2017-04-21 55 views
3

我有一個scrapy_redis蜘蛛池,它偵聽redis隊列(蜘蛛的數量並不總是相同)。該隊列由另一個腳本提供。我希望我的蜘蛛在X分鐘不活動後停止,當redis隊列中沒有剩下任何東西時。scrapy_redis在空閒x時間後停止我的蜘蛛

我在我的settings.py中設置了SCHEDULER_IDLE_BEFORE_CLOSE,但它似乎不起作用。

這裏是我的settings.py

SCHEDULER = "scrapy_redis.scheduler.Scheduler" 
DUPEFILTER_CLASS = "scrapy_redis.dupefilter.RFPDupeFilter" 
SCHEDULER_IDLE_BEFORE_CLOSE = 10 

REDIS_HOST = 'localhost' 

DOWNLOADER_MIDDLEWARES = { 
    'serp_crawl.middlewares.RandomUserAgentMiddleware': 200, 
    'scrapy_crawlera.CrawleraMiddleware': 300 
} 
CRAWLERA_ENABLED = True 

CRAWLERA_USER = '' 
CRAWLERA_PASS = '' 
#Activate Crawlera User Agent 
DEFAULT_REQUEST_HEADERS = { 
    "X-Crawlera-UA": "pass", 
    } 

UPDATE

這裏是我的蜘蛛的代碼:

from scrapy_redis.spiders import RedisSpider 
from elasticsearch import Elasticsearch 
from serp_crawl.settings import * 
from datetime import datetime 
from redis import Redis 

import scrapy 
import json 


class SerpSpider(RedisSpider): 
    name = "serpcrawler" 
    redis_key = 'serp_crawler:request' 

    def __init__(self, redis_host='localhost', redis_port='6379', 
       elasticsearch_host='localhost', elasticsearch_port='9200', 
       mysql_host='localhost', dev=False,): 
     super(SerpSpider, self).__init__() 

     self.platform = None 
     self.dev = bool(dev) 
     self.q = Redis(redis_host, redis_port) 
     self.es = Elasticsearch([{'host': elasticsearch_host, 'port': elasticsearch_port}]) 

    @classmethod 
    def from_crawler(self, crawler, *args, **kwargs): 
     crawler.settings.attributes['REDIS_HOST'].value = kwargs['redis_host'] 
     obj = super(RedisSpider, self).from_crawler(crawler, *args, **kwargs) 
     obj.setup_redis(crawler) 
     return obj 

    def make_requests_from_url(self, url): 
     data = json.loads(url) 
     self.logger.info('Got new url to parse: ', data['url']) 
     self.settings.attributes['DEFAULT_REQUEST_HEADERS'].value.attributes['X-Crawlera-UA'].value = data['platform'] 
     self.platform = data['platform'] 
     return scrapy.Request(url=data['url'], callback=self.parse, 
           meta={'keyword': data['keyword'], 
            'id': data['id_keyword'], 
            'country': data['country'], 
            'platform': data['platform']}, dont_filter=True) 
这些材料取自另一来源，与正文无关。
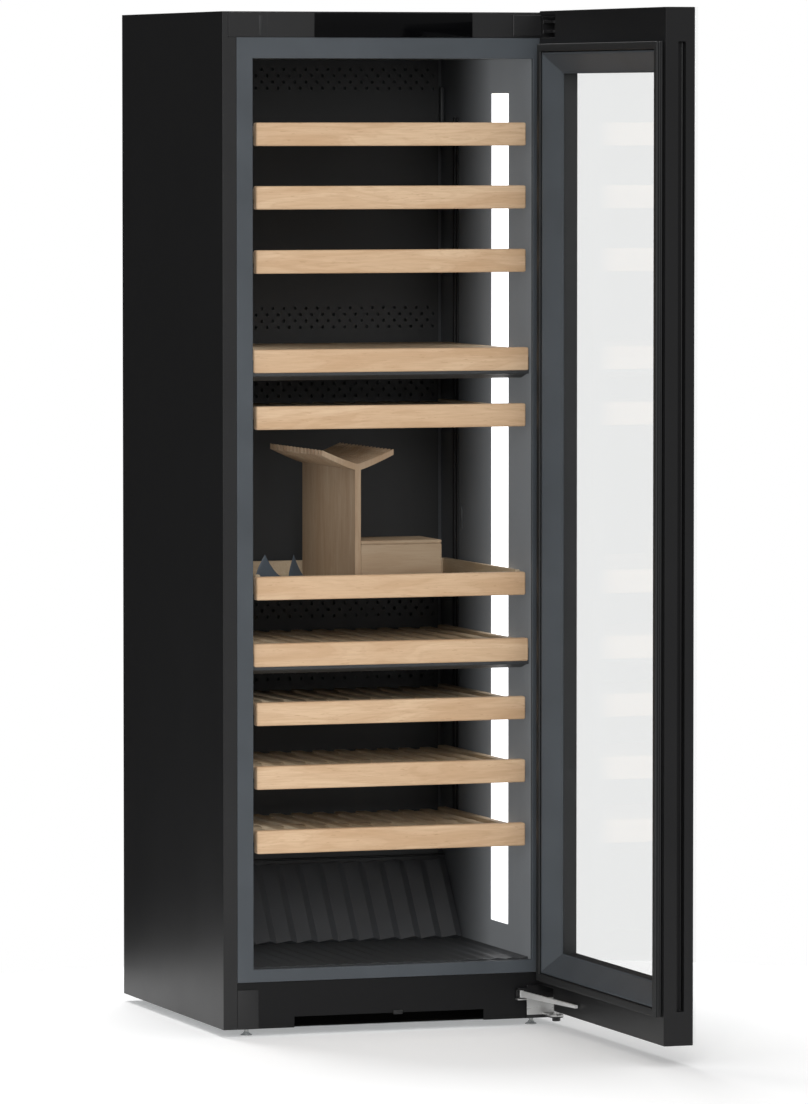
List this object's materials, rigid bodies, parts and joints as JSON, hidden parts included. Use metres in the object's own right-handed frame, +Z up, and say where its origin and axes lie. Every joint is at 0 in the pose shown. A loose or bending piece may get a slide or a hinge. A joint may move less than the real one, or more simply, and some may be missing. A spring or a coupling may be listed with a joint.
{
  "type": "wine cooler",
  "caption": "Tall free-standing wine cooler with a hinged glass door, sliding beech shelves, insulated zone dividers and a presentation tray.",
  "frame": {"origin": "middle of the footprint of the cabinet with its door open at 90 degrees, on the floor", "axes": "+Z up, +Y towards the cabinet's back, +X to the right seen from the front, where the door is hinged"},
  "size_m": [0.599, 1.17, 1.685],
  "materials": {
    "black_steel": "satin black powder coat",
    "door_black": "satin black coated sheet over foam",
    "galvanised": "galvanised sheet",
    "foam": "rigid foam",
    "liner_gray": "dark gray fine texture",
    "frame_gray": "gray satin",
    "black_glass": "glossy black",
    "chrome": "bright nickel",
    "hinge_steel": "black coated steel",
    "beech": "oiled beech",
    "dark_plastic": "matt black",
    "compressor_black": "black enamel",
    "light_panel": "lit white diffuser",
    "rubber": "soft matt",
    "slate": "blue gray satin",
    "clear_glass": "clear, lightly tinted"
  },
  "bodies": {
    "cabinet": {"side_panel_left": "black_steel", "side_panel_right": "black_steel", "top_panel": "black_steel", "control_panel": "black_steel", "hinge_cover": "black_steel", "plinth": "black_steel", "back_panel": "galvanised", "base_tray": "galvanised", "machine_cover": "galvanised", "insulation": "foam", "liner_shell": "liner_gray", "liner_left": "liner_gray", "liner_right": "liner_gray", "front_frame": "frame_gray", "zone_divider_upper": "frame_gray", "zone_divider_lower": "frame_gray", "display_glass": "black_glass", "bottom_hinge_bracket": "chrome", "top_hinge_bracket": "hinge_steel", "shelf_rails_left": "dark_plastic", "shelf_rails_right": "dark_plastic", "air_panel": "dark_plastic", "compressor": "compressor_black", "light_panel_left": "light_panel", "light_panel_right": "light_panel", "shelf_4_board": "beech", "shelf_4_deck": "beech", "shelf_7_board": "beech", "shelf_7_deck": "beech"},
    "shelf_1": {"shelf_1_board": "beech", "shelf_1_rack": "beech"},
    "shelf_2": {"shelf_2_board": "beech", "shelf_2_rack": "beech"},
    "shelf_3": {"shelf_3_board": "beech", "shelf_3_rack": "beech"},
    "shelf_5": {"shelf_5_board": "beech", "shelf_5_rack": "beech"},
    "shelf_6": {"shelf_6_board": "beech", "shelf_6_tray": "beech", "bottle_cradle": "beech", "accessory_box": "beech", "fin_left": "slate", "fin_right": "slate"},
    "shelf_8": {"shelf_8_board": "beech", "shelf_8_rack": "beech"},
    "shelf_9": {"shelf_9_board": "beech", "shelf_9_rack": "beech"},
    "shelf_10": {"shelf_10_board": "beech", "shelf_10_rack": "beech"},
    "door": {"door_casing": "door_black", "door_outer_glass": "clear_glass", "door_inner_glass": "clear_glass", "door_bezel": "frame_gray", "door_gasket": "rubber"},
    "door_stay": {"door_stay": "chrome"},
    "circulation_fan": {"circulation_fan": "dark_plastic"},
    "foot_front_left": {"foot_front_left": "chrome"},
    "foot_front_right": {"foot_front_right": "chrome"},
    "foot_rear_left": {"foot_rear_left": "chrome"},
    "foot_rear_right": {"foot_rear_right": "chrome"}
  },
  "joints": [
    {"name": "door_hinge", "type": "hinge", "parent": "cabinet", "child": "door", "pos_m": [0.2685, -0.018, 0.86], "axis": [0, 0, 1], "range_deg": [-90, 0]},
    {"name": "stay_pivot", "type": "hinge", "parent": "cabinet", "child": "door_stay", "pos_m": [0.2175, 0.0098, 0.055], "axis": [0, 0, 1], "range_deg": [-96.3, 0]},
    {"name": "shelf_1_slide", "type": "slide", "parent": "cabinet", "child": "shelf_1", "axis": [0, -1, 0], "range_m": [0, 0.3]},
    {"name": "shelf_2_slide", "type": "slide", "parent": "cabinet", "child": "shelf_2", "axis": [0, -1, 0], "range_m": [0, 0.3]},
    {"name": "shelf_3_slide", "type": "slide", "parent": "cabinet", "child": "shelf_3", "axis": [0, -1, 0], "range_m": [0, 0.3]},
    {"name": "shelf_5_slide", "type": "slide", "parent": "cabinet", "child": "shelf_5", "axis": [0, -1, 0], "range_m": [0, 0.3]},
    {"name": "shelf_6_slide", "type": "slide", "parent": "cabinet", "child": "shelf_6", "axis": [0, -1, 0], "range_m": [0, 0.3]},
    {"name": "shelf_8_slide", "type": "slide", "parent": "cabinet", "child": "shelf_8", "axis": [0, -1, 0], "range_m": [0, 0.3]},
    {"name": "shelf_9_slide", "type": "slide", "parent": "cabinet", "child": "shelf_9", "axis": [0, -1, 0], "range_m": [0, 0.3]},
    {"name": "shelf_10_slide", "type": "slide", "parent": "cabinet", "child": "shelf_10", "axis": [0, -1, 0], "range_m": [0, 0.3]},
    {"name": "fan_spin", "type": "hinge", "parent": "cabinet", "child": "circulation_fan", "pos_m": [-0.0045, 0.4665, 1.05266], "axis": [0, 1, 0], "continuous": true},
    {"name": "foot_front_left_turn", "type": "hinge", "parent": "cabinet", "child": "foot_front_left", "pos_m": [-0.2535, 0.04, 0.006], "axis": [0, 0, 1], "continuous": true},
    {"name": "foot_front_right_turn", "type": "hinge", "parent": "cabinet", "child": "foot_front_right", "pos_m": [0.2445, 0.04, 0.006], "axis": [0, 0, 1], "continuous": true},
    {"name": "foot_rear_left_turn", "type": "hinge", "parent": "cabinet", "child": "foot_rear_left", "pos_m": [-0.2535, 0.545, 0.006], "axis": [0, 0, 1], "continuous": true},
    {"name": "foot_rear_right_turn", "type": "hinge", "parent": "cabinet", "child": "foot_rear_right", "pos_m": [0.2445, 0.545, 0.006], "axis": [0, 0, 1], "continuous": true}
  ],
  "couplings": [
    {"joint": "stay_pivot", "follows": "door_hinge", "ratio": 1.0689}
  ]
}
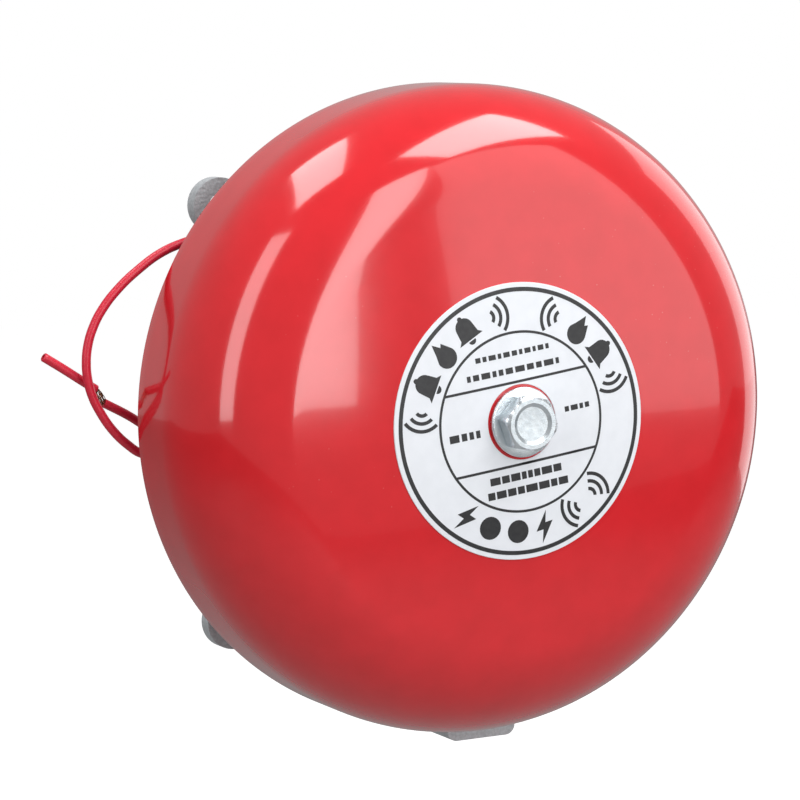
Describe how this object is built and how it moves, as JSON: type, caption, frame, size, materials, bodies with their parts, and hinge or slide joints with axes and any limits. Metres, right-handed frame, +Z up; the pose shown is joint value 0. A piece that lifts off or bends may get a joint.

    def parse(self, response): 
     doc = dict() 
     try: 
      doc['content'] = response.body.decode('cp1252') 
     except: 
      doc['content'] = response.body 
     doc['date'] = datetime.now().strftime('%Y-%m-%d') 
     doc['keyword'] = str(response.meta['keyword']) 
     doc['type_platform'] = str(response.meta['platform']) 
     doc['country'] = str(response.meta['country']) 
     if not self.dev: 
      id_index = self.es.index(index='serp_html', doc_type='page', body=doc) 
      self.q.lpush('batching_serp', 
           {'id_index': str(id_index['_id']), 
           'type_batching': 'default', 
           'country': doc['country'], 
           'type_platform': doc['type_platform'], 
           'keyword': doc['keyword'], 
           'id_keyword': int(response.meta['id'])}) 
      self.logger.info('Indexed new page. id_es : [' + str(id_index['_id']) + ']') 

感謝您的幫助。

+0

難道您發佈蜘蛛的代碼?如果您要阻止蜘蛛手動空閒,那麼設置不會執行任何操作,因爲它不會有機會被觸發。 – Granitosaurus

+0

@Granitosaurus我更新了我的文章,並把我的蜘蛛的代碼 –

回答

0

scrapy-redis文檔說:

# Max idle time to prevent the spider from being closed when distributed crawling. 
# This only works if queue class is SpiderQueue or SpiderStack, 
# and may also block the same time when your spider start at the first time (because the queue is empty). 
SCHEDULER_IDLE_BEFORE_CLOSE = 10 

所以你需要設置這兩種設置:

SCHEDULER_QUEUE_CLASS = 'scrapy_redis.queue.FifoQueue' 
# or 
SCHEDULER_QUEUE_CLASS = 'scrapy_redis.queue.LifoQueue' 
+0

我試圖設置SCHEDULER_QUEUE_CLASS,但它並沒有改變一件事。 –

+0

好吧,我還有一個問題:SCHEDULER_IDLE_BEFORE_CLOSE會影響每次在redis中彈出的時間,但它在時間到期後不會關閉蜘蛛... –